I'm on Arch; for the conversion I've been using btrfstune from a manual build while there is a separate btrfs-progs my system uses.

adam900710 commented 3 weeks ago

The ENOSPC problem is another problem I'm looking into, would need some time to get a proper fix.

Furthermore, you SHOULD NOT update btrfs-progs to any version with the conflicting flags fix. Or you will no longer be able to use btrfstune to resume the conversion.

Finally, even if I implemented kernel rescue support, it only mean READ-ONLY support, you can not touch anything of the fs, but only read important data out.

So for now your best chance is to wait for another testing branch and then try resume the convert.

aidan-gibson commented 3 weeks ago

Got it, at this point it would be totally acceptable if I only got READONLY so I could save the important stuff and nuke the rest. Thanks again for your efforts on this.

aidan-gibson commented 3 weeks ago

Is there a way to manually change superblock bits though? With dd or something? So I could disable BTRFS_SUPER_FLAG_CHANGING_FSID_V2 (1ULL << 36)? I'm aware the issue with that is this version of btrfs-progs won't know I'm in the middle of a convert as well, but I plan on just recovering some files and nuking the filesystem.

If I'm not mistaken, the fs is still mountable mid-checksum change(?) And the current thing preventing me from mounting is that bit, throwing the error BTRFS error: device /dev/sdc1 has incomplete metadata_uuid change, please use btrfstune to complete (and same error for /dev/sdd, as the fs is striped across both devices).

adam900710 commented 2 weeks ago

It's really stage dependent.

If you're still at generating new datacsum stage, your fs is totally fine, with the new datacsum taking extra metadata space. But it's still not good for RW mount, because the new datacsum won't be deleted/added/modified at all.

If you're at deleting old datacsum stage, a lot of data read would fail unless you go rescue mode to ignore datacsum completely. The same for datacsum rename stage.

If you're at metadata csum rewrite stage, without special kernel handling, tons of metadata read would just fail.

adam900710 commented 2 weeks ago

If you can build a testing kernel, please try this branch:

https://github.com/adam900710/linux/tree/rescue_changes

Then mount with "rescue=all,ro" of the interrupted fs, you should be able to salvage all files.

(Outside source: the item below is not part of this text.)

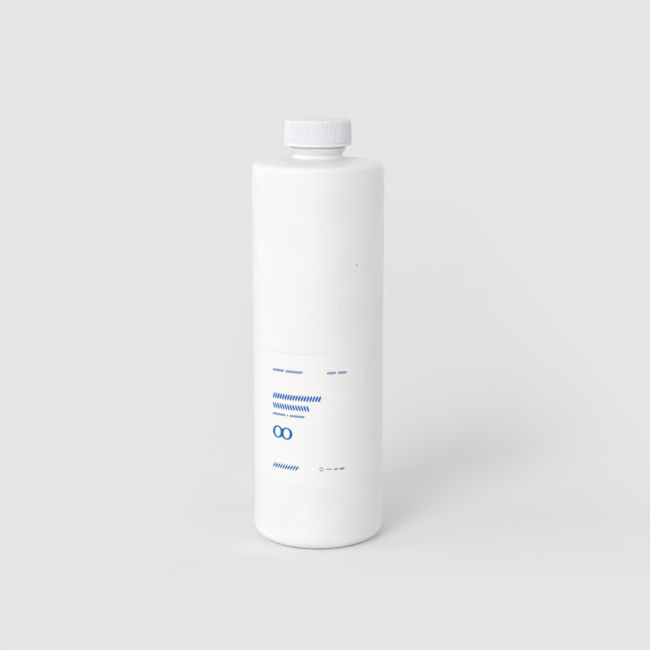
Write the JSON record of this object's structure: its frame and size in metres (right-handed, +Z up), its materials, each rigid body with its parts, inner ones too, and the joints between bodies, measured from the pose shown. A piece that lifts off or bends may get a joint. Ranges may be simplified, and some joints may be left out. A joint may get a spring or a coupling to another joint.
{
  "type": "hand soap refill bottle",
  "caption": "Tall white cylinder bottle with a ribbed screw cap, a liner, a wrapped square label and a fill of liquid soap.",
  "frame": {"origin": "middle of the base, on the surface that the bottle stands on", "axes": "+Z up along the bottle's axis, the label's print faces -Y, +X to its right"},
  "size_m": [0.062, 0.0622, 0.2004],
  "materials": {
    "bottle": "satin",
    "screw_cap": "satin",
    "cap_liner": "matte",
    "label": "satin",
    "print": "satin",
    "soap": "gloss"
  },
  "bodies": {
    "bottle": {"bottle": "bottle", "label": "label", "soap_fill": "soap"},
    "liner": {"cap_liner": "cap_liner"},
    "cap": {"screw_cap": "screw_cap"}
  },
  "joints": [
    {"name": "cap_lift", "type": "slide", "parent": "bottle", "child": "liner", "axis": [0, 0, 1], "range_m": [0, 0.0149]},
    {"name": "cap_turn", "type": "hinge", "parent": "liner", "child": "cap", "pos_m": [0, 0, 0.1942], "axis": [0, 0, 1], "range_deg": [0, 1260]}
  ],
  "couplings": [
    {"joint": "cap_lift", "follows": "cap_turn", "m_per_rad": 0.00067375}
  ]
}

aidan-gibson commented 2 weeks ago

It seems a safe bet it's at the generating new datacsum stage, since it ENOSPC-ed(?) Am only interested in RO at this point as I intend to nuke the fs.

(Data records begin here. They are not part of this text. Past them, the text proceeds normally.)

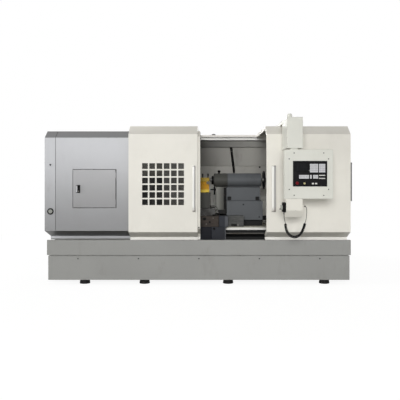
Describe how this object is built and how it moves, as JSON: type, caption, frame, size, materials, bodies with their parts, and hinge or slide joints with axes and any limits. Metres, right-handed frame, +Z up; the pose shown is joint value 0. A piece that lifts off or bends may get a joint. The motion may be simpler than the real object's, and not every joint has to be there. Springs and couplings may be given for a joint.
{
  "type": "flat-bed cnc lathe",
  "caption": "Enclosed flat-bed CNC lathe with a headstock housing, sliding guards, a carriage with a tool post, a tailstock and a control panel on an overhead arm.",
  "frame": {"origin": "on the floor, at the middle of the machine's overall length and depth", "axes": "+X from the headstock to the tailstock along the spindle, +Y from the operator's side to the back, +Z up"},
  "size_m": [3.995, 2.138, 2.139],
  "materials": {
    "base_grey": "satin enamel, a little worn",
    "housing_grey": "satin enamel",
    "inner_grey": "satin enamel",
    "rear_wall_grey": "satin enamel",
    "guard_white": "satin enamel",
    "dark_enamel": "satin enamel, oily",
    "cast_bed": "ground ways on a cast body",
    "ground_steel": "ground",
    "slide_steel": "ground, oily",
    "yellow_steel": "satin",
    "handle_grey": "moulded",
    "black_plastic": "moulded",
    "red_plastic": "moulded",
    "foot_rubber": "matt",
    "cord_black": "satin",
    "tinted_glass": "tinted"
  },
  "bodies": {
    "frame": {"base_body": "base_grey", "base_front_rail": "base_grey", "foot_front_1": "foot_rubber", "foot_front_2": "foot_rubber", "foot_front_3": "foot_rubber", "foot_front_4": "foot_rubber", "foot_rear_1": "foot_rubber", "foot_rear_2": "foot_rubber", "foot_rear_3": "foot_rubber", "foot_rear_4": "foot_rubber", "headstock_housing": "housing_grey", "housing_end_cap": "housing_grey", "headstock_end_wall": "inner_grey", "sight_glass": "black_plastic", "door_rail": "ground_steel", "rear_beam": "guard_white", "rear_channel": "inner_grey", "rear_wall": "rear_wall_grey", "tail_guard": "guard_white", "end_vent_cover": "black_plastic", "bed": "cast_bed", "feed_screw": "ground_steel", "headstock": "dark_enamel", "panel_arm": "housing_grey", "arm_head": "housing_grey", "control_panel": "housing_grey", "control_face": "black_plastic", "stop_button": "red_plastic", "lower_box": "housing_grey", "hand_pendant": "black_plastic", "cord_to_gland": "cord_black", "cord_curly": "cord_black", "cord_to_pendant": "cord_black", "coolant_pipe": "black_plastic"},
    "left_guard": {"left_door": "guard_white", "left_door_window": "tinted_glass", "left_door_handle": "handle_grey"},
    "right_guard": {"right_door": "guard_white", "right_door_handle": "handle_grey"},
    "service_leaf": {"service_door": "housing_grey", "service_latch": "black_plastic"},
    "spindle": {"chuck": "ground_steel"},
    "carriage": {"saddle": "slide_steel", "apron": "dark_enamel"},
    "cross": {"cross_slide": "slide_steel", "tool_post_base": "inner_grey"},
    "turret": {"tool_post": "yellow_steel", "boring_bar": "ground_steel"},
    "tailstock": {"tailstock_body": "dark_enamel", "tailstock_barrel": "dark_enamel", "tailstock_column": "housing_grey", "quill_clamp_knob": "black_plastic"},
    "quill": {"quill": "ground_steel", "live_centre": "ground_steel"},
    "handwheel": {"tailstock_handwheel": "black_plastic"},
    "dial": {"pendant_dial": "ground_steel"}
  },
  "joints": [
    {"name": "left_door_slide", "type": "slide", "parent": "frame", "child": "left_guard", "axis": [1, 0, 0], "range_m": [0, 0.439]},
    {"name": "right_door_slide", "type": "slide", "parent": "frame", "child": "right_guard", "axis": [-1, 0, 0], "range_m": [0, 0.439]},
    {"name": "service_door_swing", "type": "hinge", "parent": "frame", "child": "service_leaf", "pos_m": [-1.0785, -0.488, 1.2275], "axis": [0, 0, 1], "range_deg": [0, 110]},
    {"name": "spindle_turn", "type": "hinge", "parent": "frame", "child": "spindle", "pos_m": [-0.79, 0.196, 1.342], "axis": [1, 0, 0], "continuous": true},
    {"name": "carriage_slide", "type": "slide", "parent": "frame", "child": "carriage", "axis": [-1, 0, 0], "range_m": [0, 0.34]},
    {"name": "cross_slide_feed", "type": "slide", "parent": "carriage", "child": "cross", "axis": [0, 1, 0], "range_m": [-0.08, 0.1]},
    {"name": "tool_post_index", "type": "hinge", "parent": "cross", "child": "turret", "pos_m": [0.01, -0.044, 1.173], "axis": [0, 0, 1], "range_deg": [0, 90]},
    {"name": "tailstock_slide", "type": "slide", "parent": "frame", "child": "tailstock", "axis": [1, 0, 0], "range_m": [0, 0.6]},
    {"name": "quill_slide", "type": "slide", "parent": "tailstock", "child": "quill", "axis": [-1, 0, 0], "range_m": [0, 0.15]},
    {"name": "handwheel_turn", "type": "hinge", "parent": "tailstock", "child": "handwheel", "pos_m": [0.905, 0.196, 1.342], "axis": [-1, 0, 0], "range_deg": [0, 5400]},
    {"name": "pendant_dial_turn", "type": "hinge", "parent": "frame", "child": "dial", "pos_m": [1.0114, -0.989, 1.004], "axis": [-1, 0, 0], "continuous": true}
  ],
  "couplings": [
    {"joint": "quill_slide", "follows": "handwheel_turn", "m_per_rad": 0.00159}
  ]
}
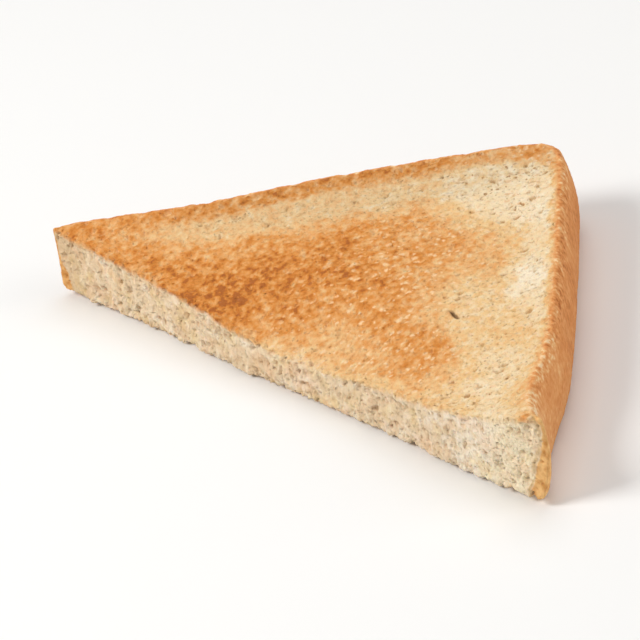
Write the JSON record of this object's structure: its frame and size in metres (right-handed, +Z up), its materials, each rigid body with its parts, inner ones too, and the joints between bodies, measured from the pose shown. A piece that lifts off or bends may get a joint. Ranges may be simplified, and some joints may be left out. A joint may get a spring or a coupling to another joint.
{
  "type": "buttered toast",
  "caption": "Triangular half of a toasted sandwich bread slice, browned on its face, with crust on its two short sides, lying flat to eat or dress a plate.",
  "frame": {"origin": "bottom centre of the toast's box, on the surface that it lies on", "axes": "+X along the long cut side, towards the tip at the end of the side crust; +Y from the cut side towards the right-angled corner; +Z up, out of the toasted face"},
  "size_m": [0.1556, 0.078, 0.0198],
  "materials": {
    "toast": "dry toasted bread crumb, matte, with a faint sheen of butter on the browned face"
  },
  "bodies": {
    "root": {"toast": "toast"}
  },
  "joints": []
}
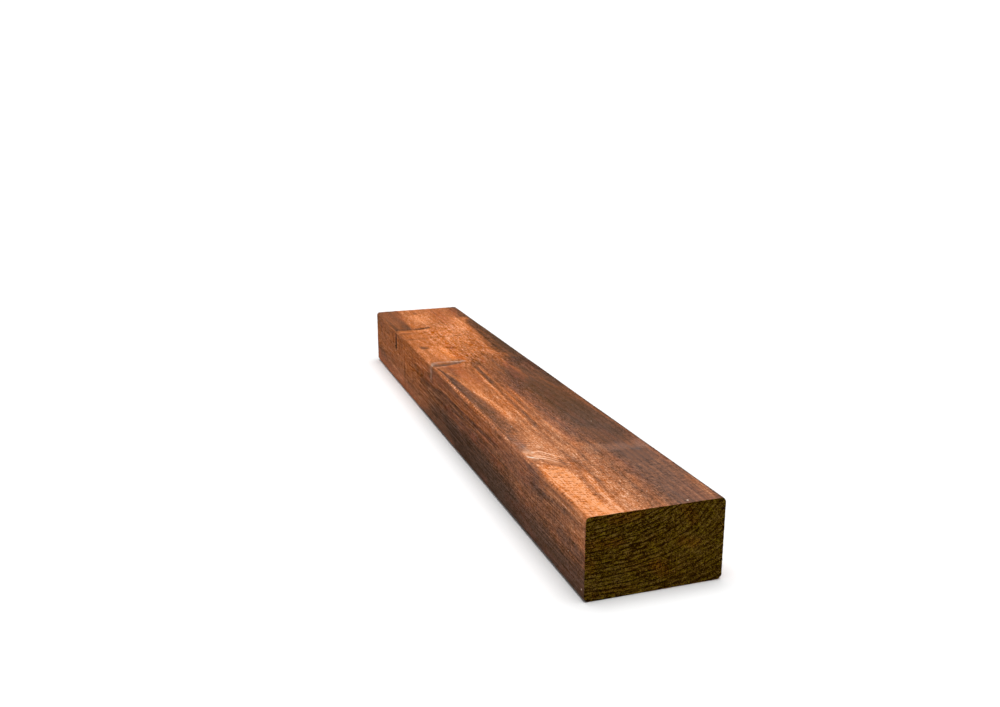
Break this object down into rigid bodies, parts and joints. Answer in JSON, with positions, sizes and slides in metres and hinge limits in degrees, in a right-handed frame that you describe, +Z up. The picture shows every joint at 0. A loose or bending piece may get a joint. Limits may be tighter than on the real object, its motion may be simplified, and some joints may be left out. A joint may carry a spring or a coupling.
{
  "type": "wooden batten",
  "caption": "Short length of brown-treated softwood batten, rectangular in section, with eased long edges and square sawn ends.",
  "frame": {"origin": "middle of the wide face that the batten lies on", "axes": "+X along the grain, towards the end shown nearest in the picture; +Y across the width; +Z up through the thickness"},
  "size_m": [0.467, 0.075, 0.044],
  "materials": {
    "treated_softwood": "machined softwood in a brown preservative stain: warm orange-brown with dark streaks on the long faces, and dark olive-brown, open end grain on the saw cuts"
  },
  "bodies": {
    "root": {"batten": "treated_softwood"}
  },
  "joints": []
}
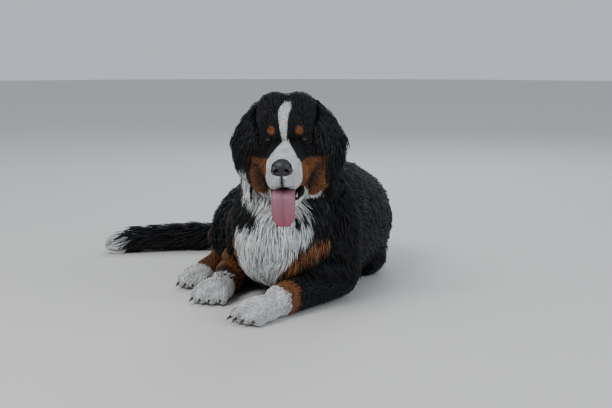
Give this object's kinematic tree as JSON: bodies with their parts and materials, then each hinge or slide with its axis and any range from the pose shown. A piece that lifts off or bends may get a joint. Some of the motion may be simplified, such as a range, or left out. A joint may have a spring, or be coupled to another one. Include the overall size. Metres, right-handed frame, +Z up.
{
  "type": "bernese mountain dog",
  "caption": "Life-size Bernese mountain dog lying with its head up, mouth open and tongue hanging, hind legs and long bushy tail out to one side.",
  "frame": {"origin": "middle of the box round the model, at the floor it lies on", "axes": "-Y the way the dog faces, +X to the dog's own left, +Z up"},
  "size_m": [0.8008, 1.0026, 0.4847],
  "materials": {
    "black_coat": "long glossy black fur",
    "white_coat": "white fur",
    "tan_coat": "rust tan fur",
    "nose_leather": "moist pebbled black skin",
    "tongue": "wet pink skin",
    "eye": "dark brown, glossy"
  },
  "bodies": {
    "root": {"ear_left": "black_coat", "ear_right": "black_coat", "eye_left": "eye", "eye_right": "eye", "forearm_left": "black_coat", "forearm_right": "black_coat", "forepaw_left": "white_coat", "forepaw_right": "white_coat", "head": "black_coat", "hindpaw_left": "white_coat", "hindpaw_right": "white_coat", "jaw": "white_coat", "neck": "black_coat", "nose": "nose_leather", "pastern_left": "tan_coat", "pastern_right": "tan_coat", "shank_right": "tan_coat", "tail": "black_coat", "thigh_left": "black_coat", "thigh_right": "black_coat", "tongue": "tongue", "torso": "black_coat", "upper_arm_left": "black_coat", "upper_arm_right": "black_coat"}
  },
  "joints": []
}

If it comes down to building a testing kernel I think I need to prepare another drive to not risk my main btrfs root partition, which is currently working fine and I don't want messed with.

adam900710 commented 2 weeks ago

The new code is only affecting "rescue=" mount option group, so you should be fine even using the existing btrfs partition.

But being safe is always much better than regretting.

aidan-gibson commented 2 weeks ago

Sounds good then, I'll get to work on that and report back

adam900710 commented 2 weeks ago

If you can wait for 2 or 3 days, I can create a btrfs-progs for you to cancel the conversion (without any leftover), so you do not need to nuke the fs.

To be honest, I really want a huge fs for us to test about the csum conversion. (I do not have several TBs space to test locally unfortunately)

aidan-gibson commented 2 weeks ago

Sure, I'll just wait for that rather than kernel stuff, thanks.

adam900710 commented 2 weeks ago

Here you go:

https://github.com/adam900710/btrfs-progs/tree/csum_conversion_cancel

I tested on my local fs with 5G data, and emulated interrupred conversion, all works fine. (And is way faster than the csum generation part).

The usage is ./btrfs-corrupt-block -X <dev>.

aidan-gibson commented 2 weeks ago

This worked!!!! We're back! Thank you!

aidan-gibson commented 2 weeks ago

Was pretty fast; still took a fair amount of run, but nowhere near as long as generating the checksums.

adam900710 commented 2 weeks ago

I'd prefer to run a full "btrfs check --readonly" just to be sure, but that can be very slow and memory consuming..

aidan-gibson commented 2 weeks ago

I've run that 3 times over this process and honestly I'm just going to be nuking the filesystem, starting over.